◆ **DATA**:

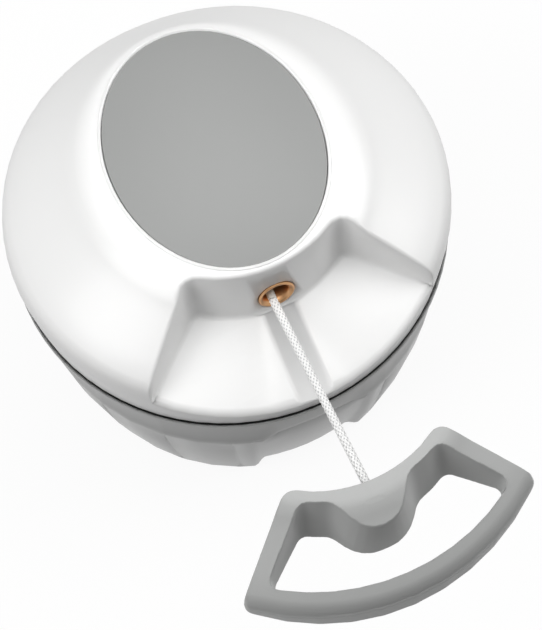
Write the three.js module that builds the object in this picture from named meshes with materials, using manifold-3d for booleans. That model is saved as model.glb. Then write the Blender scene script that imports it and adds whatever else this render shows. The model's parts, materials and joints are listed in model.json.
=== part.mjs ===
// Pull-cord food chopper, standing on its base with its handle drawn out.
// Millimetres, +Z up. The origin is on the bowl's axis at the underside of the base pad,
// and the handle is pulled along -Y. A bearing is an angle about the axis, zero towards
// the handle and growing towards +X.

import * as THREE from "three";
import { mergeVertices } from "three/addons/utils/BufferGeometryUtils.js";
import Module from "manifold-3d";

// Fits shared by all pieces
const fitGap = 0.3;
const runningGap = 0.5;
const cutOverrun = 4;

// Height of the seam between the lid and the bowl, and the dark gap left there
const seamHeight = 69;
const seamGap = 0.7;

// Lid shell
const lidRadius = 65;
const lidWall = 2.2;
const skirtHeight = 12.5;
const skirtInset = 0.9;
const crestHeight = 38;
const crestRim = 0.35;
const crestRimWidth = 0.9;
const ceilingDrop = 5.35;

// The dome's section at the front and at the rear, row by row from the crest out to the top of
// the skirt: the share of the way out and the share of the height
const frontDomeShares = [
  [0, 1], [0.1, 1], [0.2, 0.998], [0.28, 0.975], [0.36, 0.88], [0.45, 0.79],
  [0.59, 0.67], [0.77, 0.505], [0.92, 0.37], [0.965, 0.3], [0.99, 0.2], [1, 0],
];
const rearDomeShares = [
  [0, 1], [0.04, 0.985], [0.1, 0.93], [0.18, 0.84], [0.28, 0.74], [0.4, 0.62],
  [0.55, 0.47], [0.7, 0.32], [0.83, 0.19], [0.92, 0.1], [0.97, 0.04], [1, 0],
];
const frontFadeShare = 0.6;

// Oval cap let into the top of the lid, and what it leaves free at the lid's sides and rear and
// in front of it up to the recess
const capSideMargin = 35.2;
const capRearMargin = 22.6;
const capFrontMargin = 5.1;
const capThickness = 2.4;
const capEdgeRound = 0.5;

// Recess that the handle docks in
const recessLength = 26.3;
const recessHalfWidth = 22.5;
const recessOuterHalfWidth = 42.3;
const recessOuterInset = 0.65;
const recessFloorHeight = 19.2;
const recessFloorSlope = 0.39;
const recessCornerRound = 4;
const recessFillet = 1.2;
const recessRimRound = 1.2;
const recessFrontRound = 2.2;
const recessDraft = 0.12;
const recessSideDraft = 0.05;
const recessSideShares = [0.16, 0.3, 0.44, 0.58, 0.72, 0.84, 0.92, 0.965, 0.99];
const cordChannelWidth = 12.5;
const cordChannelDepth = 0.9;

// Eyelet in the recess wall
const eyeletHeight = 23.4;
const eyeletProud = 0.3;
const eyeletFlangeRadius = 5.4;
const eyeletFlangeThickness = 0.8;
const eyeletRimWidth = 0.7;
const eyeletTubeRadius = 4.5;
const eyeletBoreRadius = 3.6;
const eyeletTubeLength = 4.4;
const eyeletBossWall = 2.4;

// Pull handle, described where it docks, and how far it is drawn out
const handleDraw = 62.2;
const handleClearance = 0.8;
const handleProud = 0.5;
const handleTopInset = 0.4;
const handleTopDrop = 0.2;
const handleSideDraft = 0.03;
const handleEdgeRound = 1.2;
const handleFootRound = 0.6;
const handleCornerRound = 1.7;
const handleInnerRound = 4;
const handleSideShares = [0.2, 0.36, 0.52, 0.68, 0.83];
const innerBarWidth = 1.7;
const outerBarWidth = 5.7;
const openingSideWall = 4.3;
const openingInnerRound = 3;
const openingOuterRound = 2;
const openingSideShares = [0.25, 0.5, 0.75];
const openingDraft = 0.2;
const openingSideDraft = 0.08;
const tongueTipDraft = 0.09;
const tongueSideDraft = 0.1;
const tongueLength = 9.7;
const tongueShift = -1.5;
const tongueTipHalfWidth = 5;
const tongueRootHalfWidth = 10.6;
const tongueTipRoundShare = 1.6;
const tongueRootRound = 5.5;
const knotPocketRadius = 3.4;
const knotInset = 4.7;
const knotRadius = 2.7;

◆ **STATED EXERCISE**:
Take the material above and return all of it exactly.

◆ **RESPONSE**:
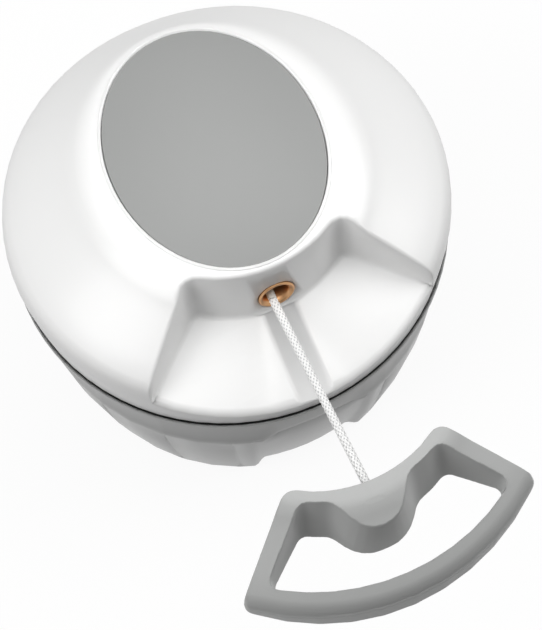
Write the three.js module that builds the object in this picture from named meshes with materials, using manifold-3d for booleans. That model is saved as model.glb. Then write the Blender scene script that imports it and adds whatever else this render shows. The model's parts, materials and joints are listed in model.json.
=== part.mjs ===
// Pull-cord food chopper, standing on its base with its handle drawn out.
// Millimetres, +Z up. The origin is on the bowl's axis at the underside of the base pad,
// and the handle is pulled along -Y. A bearing is an angle about the axis, zero towards
// the handle and growing towards +X.

import * as THREE from "three";
import { mergeVertices } from "three/addons/utils/BufferGeometryUtils.js";
import Module from "manifold-3d";

// Fits shared by all pieces
const fitGap = 0.3;
const runningGap = 0.5;
const cutOverrun = 4;

// Height of the seam between the lid and the bowl, and the dark gap left there
const seamHeight = 69;
const seamGap = 0.7;

// Lid shell
const lidRadius = 65;
const lidWall = 2.2;
const skirtHeight = 12.5;
const skirtInset = 0.9;
const crestHeight = 38;
const crestRim = 0.35;
const crestRimWidth = 0.9;
const ceilingDrop = 5.35;

// The dome's section at the front and at the rear, row by row from the crest out to the top of
// the skirt: the share of the way out and the share of the height
const frontDomeShares = [
  [0, 1], [0.1, 1], [0.2, 0.998], [0.28, 0.975], [0.36, 0.88], [0.45, 0.79],
  [0.59, 0.67], [0.77, 0.505], [0.92, 0.37], [0.965, 0.3], [0.99, 0.2], [1, 0],
];
const rearDomeShares = [
  [0, 1], [0.04, 0.985], [0.1, 0.93], [0.18, 0.84], [0.28, 0.74], [0.4, 0.62],
  [0.55, 0.47], [0.7, 0.32], [0.83, 0.19], [0.92, 0.1], [0.97, 0.04], [1, 0],
];
const frontFadeShare = 0.6;

// Oval cap let into the top of the lid, and what it leaves free at the lid's sides and rear and
// in front of it up to the recess
const capSideMargin = 35.2;
const capRearMargin = 22.6;
const capFrontMargin = 5.1;
const capThickness = 2.4;
const capEdgeRound = 0.5;

// Recess that the handle docks in
const recessLength = 26.3;
const recessHalfWidth = 22.5;
const recessOuterHalfWidth = 42.3;
const recessOuterInset = 0.65;
const recessFloorHeight = 19.2;
const recessFloorSlope = 0.39;
const recessCornerRound = 4;
const recessFillet = 1.2;
const recessRimRound = 1.2;
const recessFrontRound = 2.2;
const recessDraft = 0.12;
const recessSideDraft = 0.05;
const recessSideShares = [0.16, 0.3, 0.44, 0.58, 0.72, 0.84, 0.92, 0.965, 0.99];
const cordChannelWidth = 12.5;
const cordChannelDepth = 0.9;

// Eyelet in the recess wall
const eyeletHeight = 23.4;
const eyeletProud = 0.3;
const eyeletFlangeRadius = 5.4;
const eyeletFlangeThickness = 0.8;
const eyeletRimWidth = 0.7;
const eyeletTubeRadius = 4.5;
const eyeletBoreRadius = 3.6;
const eyeletTubeLength = 4.4;
const eyeletBossWall = 2.4;

// Pull handle, described where it docks, and how far it is drawn out
const handleDraw = 62.2;
const handleClearance = 0.8;
const handleProud = 0.5;
const handleTopInset = 0.4;
const handleTopDrop = 0.2;
const handleSideDraft = 0.03;
const handleEdgeRound = 1.2;
const handleFootRound = 0.6;
const handleCornerRound = 1.7;
const handleInnerRound = 4;
const handleSideShares = [0.2, 0.36, 0.52, 0.68, 0.83];
const innerBarWidth = 1.7;
const outerBarWidth = 5.7;
const openingSideWall = 4.3;
const openingInnerRound = 3;
const openingOuterRound = 2;
const openingSideShares = [0.25, 0.5, 0.75];
const openingDraft = 0.2;
const openingSideDraft = 0.08;
const tongueTipDraft = 0.09;
const tongueSideDraft = 0.1;
const tongueLength = 9.7;
const tongueShift = -1.5;
const tongueTipHalfWidth = 5;
const tongueRootHalfWidth = 10.6;
const tongueTipRoundShare = 1.6;
const tongueRootRound = 5.5;
const knotPocketRadius = 3.4;
const knotInset = 4.7;
const knotRadius = 2.7;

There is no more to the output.